Voting of Overseas Citizens: Electronically Transmitted Postal Ballot System

Context: On March 25, Union Minister for Law and Justice stated in Lok Sabha that the government was exploring the possibility of allowing online voting for non-resident Indians (NRI). 

  • Election Commission of India (ECI) in 2020 itself had proposed to extend the facility of postal ballots to eligible NRIs. The postal ballots were to be sent to NRIs electronically after which they will send the ballots back, after choosing their candidate, via post.

How can overseas voters currently vote in Indian elections?

  • Prior to 2010, an Indian citizen who is an eligible voter and was residing abroad for more than six months , would not have been able to vote in elections. 
  • This was because the NRI’s name was deleted from electoral rolls if he or she stayed outside the country for more than six months at a stretch.
  • After the passing of the Representation of the People (Amendment) Act, 2010, eligible NRIs who had stayed abroad beyond six months have been able to vote, but only in person at the polling station where they have been enrolled as an overseas elector.
  • Just as any resident Indian citizen above the age of 18 years is eligible to vote in the constituency where she/he is a resident, overseas Indian citizens are also eligible to do so. 
  • In the case of overseas voters, their address mentioned in the passport is taken as the place of ordinary residence and chosen as the constituency for the overseas voter to enrol in.

How has the existing facility worked so far?

  • From merely 11,846 overseas voters who registered in 2014, the number went up to close to a lakh in 2019. But the bulk of these voters (nearly 90%) belonged to just one State — Kerala. 
  • Of the 25,606 such voters who actually turned up, 25,534 were from Kerala (mostly from Kozhikode and Malappuram districts).
  • Clearly, a very low proportion of eligible overseas residents actually registered or turned up to vote. 
  • The proviso of having to visit the polling booth in person has discouraged eligible voters from exercising their mandate. 
  • In the winter session of Parliament in 2017, the government proposed to remove the restriction imposed by Section 20A of the Representation of the People Act, which required them to be physically present to vote in their constituencies. 
  • The Bill provided for overseas voters to be able to appoint a proxy to cast their votes on their behalf, subject to conditions laid down in the Conduct of Election Rules, 1961. 
  • The Bill was later passed in 2018, but lapsed with the dissolution of the 16th Lok Sabha. 
  • The ECI then approached the government to permit NRIs to vote via postal ballots similar to a system that is already used by service voters, which is the Electronically Transmitted Postal Ballot System or ETPBS.
    • Service voters are those who have a service qualification. Someone who is either a member of the Armed Forces of the Union, Armed Police Force of a State, or someone who is merely employed under the Government of India.
    • The ETPBS method allowed for greater turnout among service voters in the 2019 Lok Sabha election. 

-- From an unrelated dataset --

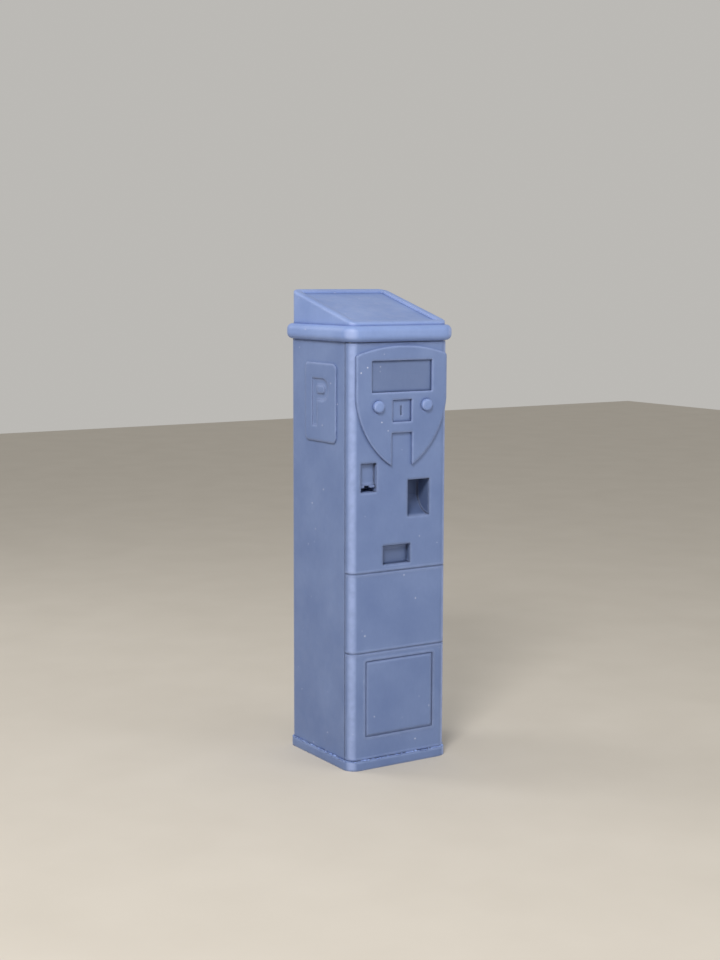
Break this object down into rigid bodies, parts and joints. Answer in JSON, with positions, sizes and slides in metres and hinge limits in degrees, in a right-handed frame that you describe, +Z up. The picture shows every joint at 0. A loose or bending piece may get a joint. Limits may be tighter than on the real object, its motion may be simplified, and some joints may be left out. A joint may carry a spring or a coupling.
{
  "type": "ticket vending machine",
  "caption": "Free-standing pay-and-display ticket machine: tall cabinet with hinged doors, shield bezel, push buttons, ticket pocket and sloping solar hood.",
  "frame": {"origin": "centre of the base on the ground", "axes": "+Z up, the front with the display faces -Y, +X to the right as seen from behind the front face looking along +Y"},
  "size_m": [0.452, 0.462, 1.6765],
  "materials": {
    "blue_grey_paint": "satin",
    "moulded_hood": "satin",
    "moulded_button": "satin",
    "display_window": "smooth",
    "solar_window": "smooth",
    "moulded_pocket": "satin",
    "black_plastic": "textured",
    "battery_case": "textured",
    "brass": "brushed",
    "rubber": "matt",
    "bare_steel": "zinc plated",
    "paper": "matt",
    "core_card": "matt"
  },
  "bodies": {
    "root": {"plinth": "blue_grey_paint", "cabinet_shell": "blue_grey_paint", "vault_floor": "blue_grey_paint", "vault_ceiling": "blue_grey_paint", "pivot_pins": "bare_steel", "top_collar": "moulded_hood", "top_plate": "blue_grey_paint", "solar_hood": "moulded_hood", "solar_panel": "solar_window", "left_sign": "blue_grey_paint", "right_sign": "blue_grey_paint", "lock_barrels": "bare_steel", "equipment_shelf": "bare_steel", "control_box": "black_plastic", "printer_frame": "bare_steel", "roll_spindle": "bare_steel", "print_head": "black_plastic", "coin_chute": "bare_steel", "coin_box": "bare_steel", "coin_box_lid": "bare_steel", "coin_box_handle": "bare_steel", "battery_tray": "bare_steel", "battery": "battery_case", "battery_terminals": "brass", "battery_rails": "bare_steel", "back_vent": "blue_grey_paint", "vent_rivets": "bare_steel"},
    "upper_door": {"upper_door": "blue_grey_paint", "shield_bezel": "blue_grey_paint", "display_glass": "display_window", "display_module": "black_plastic", "coin_entry_plate": "blue_grey_paint", "coin_validator": "black_plastic", "button_switches": "black_plastic", "card_reader": "moulded_pocket", "ticket_pocket": "moulded_pocket", "ticket_slide": "moulded_pocket", "coin_return_cup": "moulded_pocket", "flap_pin": "bare_steel", "upper_keeper": "bare_steel"},
    "left_button": {"left_button": "moulded_button"},
    "right_button": {"right_button": "moulded_button"},
    "coin_flap": {"coin_return_flap": "blue_grey_paint"},
    "vault_door": {"vault_door": "blue_grey_paint", "vault_armour": "bare_steel", "vault_keeper": "bare_steel"},
    "lower_door": {"lower_door": "blue_grey_paint", "access_panel": "blue_grey_paint", "lower_keeper": "bare_steel"},
    "upper_lock": {"upper_lock_plug": "brass", "upper_lock_cam": "bare_steel"},
    "vault_lock": {"vault_lock_plug": "brass", "vault_lock_cam": "bare_steel"},
    "lower_lock": {"lower_lock_plug": "brass", "lower_lock_cam": "bare_steel"},
    "paper": {"paper_roll": "paper", "paper_core": "core_card"},
    "platen": {"platen_roller": "rubber", "platen_shafts": "bare_steel"}
  },
  "joints": [
    {"name": "upper_door_hinge", "type": "hinge", "parent": "root", "child": "upper_door", "pos_m": [-0.193, -0.184, 1.1], "axis": [0, 0, -1], "range_deg": [0, 105]},
    {"name": "vault_door_hinge", "type": "hinge", "parent": "root", "child": "vault_door", "pos_m": [-0.193, -0.184, 0.559], "axis": [0, 0, -1], "range_deg": [0, 105]},
    {"name": "lower_door_hinge", "type": "hinge", "parent": "root", "child": "lower_door", "pos_m": [-0.193, -0.184, 0.226], "axis": [0, 0, -1], "range_deg": [0, 105]},
    {"name": "left_button_press", "type": "slide", "parent": "upper_door", "child": "left_button", "axis": [0, 1, 0], "range_m": [0, 0.004], "stiffness_N_per_m": 300},
    {"name": "right_button_press", "type": "slide", "parent": "upper_door", "child": "right_button", "axis": [0, 1, 0], "range_m": [0, 0.004], "stiffness_N_per_m": 300},
    {"name": "coin_flap_hinge", "type": "hinge", "parent": "upper_door", "child": "coin_flap", "pos_m": [-0.015, -0.1875, 0.786], "axis": [1, 0, 0], "range_deg": [0, 50]},
    {"name": "upper_lock_turn", "type": "hinge", "parent": "root", "child": "upper_lock", "pos_m": [0.18, -0.1445, 1.1], "axis": [-1, 0, 0], "range_deg": [0, 90]},
    {"name": "vault_lock_turn", "type": "hinge", "parent": "root", "child": "vault_lock", "pos_m": [0.18, -0.1445, 0.559], "axis": [-1, 0, 0], "range_deg": [0, 90]},
    {"name": "lower_lock_turn", "type": "hinge", "parent": "root", "child": "lower_lock", "pos_m": [0.18, -0.1445, 0.226], "axis": [-1, 0, 0], "range_deg": [0, 90]},
    {"name": "paper_turn", "type": "hinge", "parent": "root", "child": "paper", "pos_m": [0.092, 0.097, 1.134], "axis": [1, 0, 0], "continuous": true},
    {"name": "platen_turn", "type": "hinge", "parent": "root", "child": "platen", "pos_m": [0.092, -0.02, 1.1], "axis": [1, 0, 0], "continuous": true}
  ],
  "couplings": [
    {"joint": "platen_turn", "follows": "paper_turn", "ratio": 6.2}
  ]
}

What is ETPBS and how does it function?

  • The Conduct of Election Rules, 1961 was amended in 2016 to allow service voters to use the ETPBS. 
  • Under this system, postal ballots are sent electronically to registered service voters. 
  • The service voter can then download the ETPB (along with a declaration form and covers), register their mandate on the ballot and send it to the returning officer of the constituency via ordinary mail. 
  • The post will include an attested declaration form (after being signed by the voter in the presence of an appointed senior officer who will attest it). 
  • The postal ballot must reach the returning officer by 8 a.m. on the day of the counting of results.
  • The ECI proposed to extend this facility to overseas voters as well. 
  • For this to commence, the Law Ministry has to amend the Conduct of Election Rules, 1961. 
  • In the case of NRI voters, those seeking to vote through ETPBS will have to inform the returning officer at least five days after notification of the election. 
  • The returning officer will then send the ballot electronically via the ETPBS. 
  • The NRI voter can then register her/his mandate on the ballot printout and send it back with an attested declaration in a process similar to the service voter. Except in this case, the senior officer would be appointed by the Indian diplomatic or consular representative in the resident country of the NRI. 
  • The ECI has not specified whether the voter should send in the ballot through ordinary post to the returning officer or drop it off at the Indian consular office/embassy, which will then send the envelopes constituency-wise to the returning officers.
  • ECI had asked the Law Ministry to explore the possibility of extending postal ballots to overseas electors and not restrict it to any particular country. 

Are postal ballots a viable means of voting?

  • In March 2021, the Ministry of External Affairs informed ECI that the implementation could require to overcome “huge logistical challenges” and needs “a realistic assessment of requirements” 
  • A postal ballot mechanism that allows for proper authentication of the ballot at designated consular/embassy offices and an effective postal system should ease this process for NRIs, but rules must be clearly framed for eligibility on the basis of time spent away from the country.